Another odd mechanical note: This is the first game I've ever read that has prompted me to ask the question, "Why does this game have a GM?" The GM's role seems limited to two things: (1) describing the "natural" aspects of scenes; and (2) rolling 6d6 for the environment. Since players already narrate scene conclusions and set up subsequent scenes themselves, which are the tasks traditionally requiring the most GM intervention, why not go whole hog and distribute (1) and (2) up as well? If you assigned those tasks to the person who won the last scene, then it would let them expand their vision of the scene setting more elegantly, and would also prevent the same person from continuing to win scene after scene and dominating the game.

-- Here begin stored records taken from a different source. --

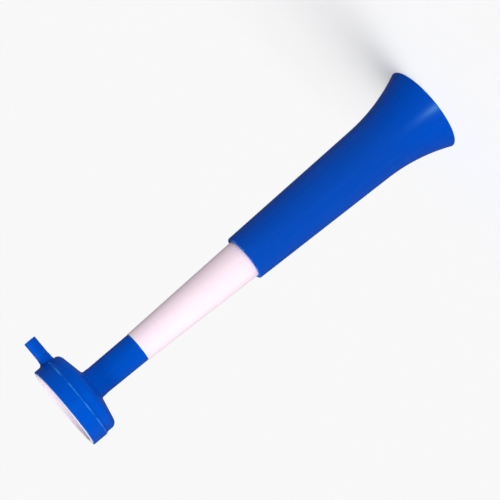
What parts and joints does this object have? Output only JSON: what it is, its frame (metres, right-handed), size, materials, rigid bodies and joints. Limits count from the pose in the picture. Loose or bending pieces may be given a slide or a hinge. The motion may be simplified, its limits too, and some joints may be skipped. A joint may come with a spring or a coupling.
{
  "type": "stadium cheer horn",
  "caption": "Long mouth-blown cheer horn: flared bell, conical middle tube that slides into it, and a round drum head with a side blow tube and a thin sounding film.",
  "frame": {"origin": "centre of the bell mouth's rim, on the plane that the horn stands on", "axes": "+Z along the bore from the bell mouth to the drum head, +X along the blow tube, away from the horn"},
  "size_m": [0.0941, 0.0742, 0.3705],
  "materials": {
    "blue_plastic": "satin moulded plastic",
    "pale_plastic": "satin moulded plastic, pinkish white",
    "film": "thin stretched film, slightly milky"
  },
  "bodies": {
    "bell": {"bell": "blue_plastic"},
    "middle": {"middle_tube": "pale_plastic"},
    "head": {"head_shell": "blue_plastic", "throat_tube": "pale_plastic", "membrane": "film", "retaining_ring": "pale_plastic", "blow_tube": "blue_plastic"}
  },
  "joints": [
    {"name": "telescope_slide", "type": "slide", "parent": "bell", "child": "middle", "axis": [0, 0, -1], "range_m": [0, 0.154]},
    {"name": "head_turn", "type": "hinge", "parent": "middle", "child": "head", "pos_m": [0, 0, 0.30755], "axis": [0, 0, 1], "continuous": true}
  ]
}
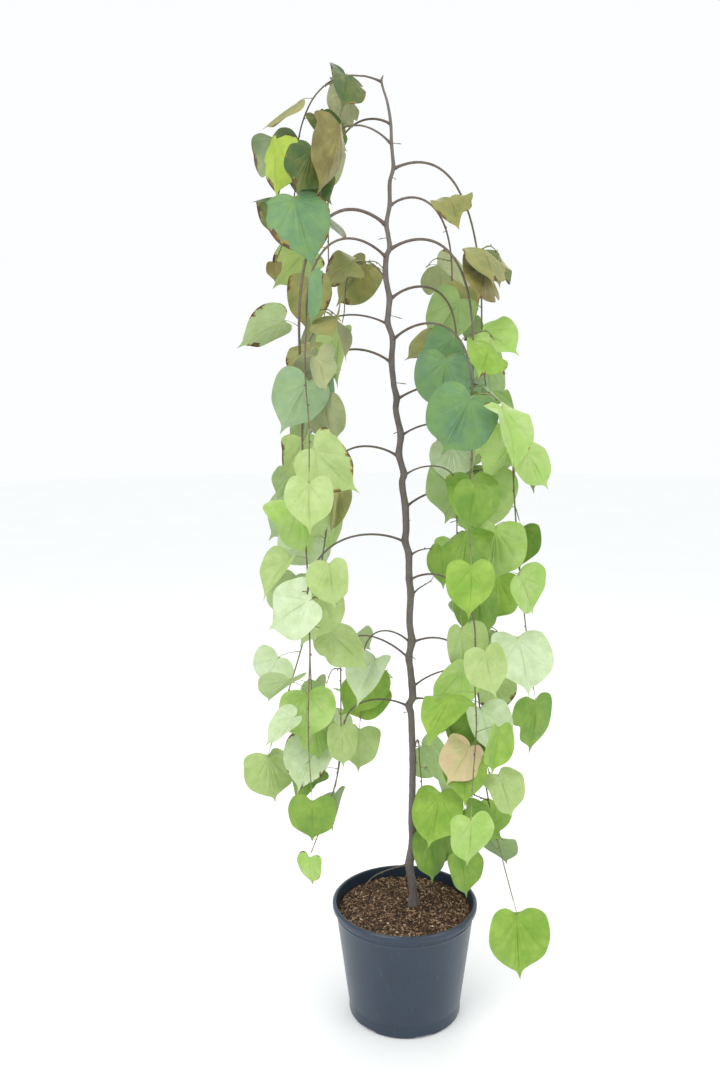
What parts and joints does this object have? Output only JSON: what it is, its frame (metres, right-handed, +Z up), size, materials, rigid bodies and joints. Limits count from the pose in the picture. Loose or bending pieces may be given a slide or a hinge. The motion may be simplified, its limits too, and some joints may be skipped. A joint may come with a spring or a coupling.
{
  "type": "weeping redbud tree in a pot",
  "caption": "Young weeping broadleaf tree in a round plastic pot: one slim upright trunk, arching boughs, and hanging shoots with heart-shaped leaves down both sides.",
  "frame": {"origin": "centre of the flat underside of the pot", "axes": "+Z up along the trunk, +X to the right of the picture, +Y away from its viewer, -Y towards the viewer"},
  "size_m": [0.7317, 0.6439, 2.2183],
  "materials": {
    "pot": "satin",
    "soil": "matte",
    "bark": "matte",
    "leaves": "satin"
  },
  "bodies": {
    "root": {"bough_back_1": "bark", "bough_back_2": "bark", "bough_back_3": "bark", "bough_back_4": "bark", "bough_back_5": "bark", "bough_front_1": "bark", "bough_front_2": "bark", "bough_front_3": "bark", "bough_front_4": "bark", "bough_left_1": "bark", "bough_left_2": "bark", "bough_left_3": "bark", "bough_left_5": "bark", "bough_left_6": "bark", "bough_left_7": "bark", "bough_left_8": "bark", "bough_right_1": "bark", "bough_right_10": "bark", "bough_right_11": "bark", "bough_right_12": "bark", "bough_right_2": "bark", "bough_right_3": "bark", "bough_right_5": "bark", "bough_right_6": "bark", "bough_right_7": "bark", "foliage_back_1": "leaves", "foliage_back_2": "leaves", "foliage_back_3": "leaves", "foliage_back_4": "leaves", "foliage_back_5": "leaves", "foliage_back_6": "leaves", "foliage_front_1": "leaves", "foliage_front_2": "leaves", "foliage_front_3": "leaves", "foliage_front_4": "leaves", "foliage_left_1": "leaves", "foliage_left_2": "leaves", "foliage_left_3": "leaves", "foliage_left_4": "leaves", "foliage_left_5": "leaves", "foliage_left_6": "leaves", "foliage_left_7": "leaves", "foliage_left_8": "leaves", "foliage_right_1": "leaves", "foliage_right_10": "leaves", "foliage_right_11": "leaves", "foliage_right_12": "leaves", "foliage_right_13": "leaves", "foliage_right_2": "leaves", "foliage_right_3": "leaves", "foliage_right_5": "leaves", "foliage_right_6": "leaves", "foliage_right_7": "leaves", "pot": "pot", "soil": "soil", "trunk": "bark", "twig_bare_left_10": "bark", "twig_bare_right_8": "bark", "twig_bare_right_9": "bark"}
  },
  "joints": []
}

Thought 2: What happens if there's a tie in adding dice? Also, are there any special rules when >2 players are all participating in a single conflict? And what are the circumstances under which PCs can die? Inquiring minds want to know!

Thought 3: This is totally a nitpick, but worth mentioning. "Honesty" doesn't ring true for me as the name of Virtue #5. It wavers between Depression and Arrogance. It sounds like you're going more for "Confidence"?

Design: The two-column layout feels natural, with thematic art. I'm not so much a fan of the desert scene that adorns the bottom of every single page, but for Game Chef purposes it works. Likewise, it's missing navigation features (indexes, etc), but a game this short doesn't require it. It feels as though I read the content in the order I needed to.

Would I play it?: Qualified yes - the mechanics are novel and accessible, if the rest of the game still feels incomplete in many areas. However, it would require some prediscussion with my gaming group to figure out how we would handle the narrative resolution and pacing issues, so as it stands I'd be scared to play it with people I don't know well.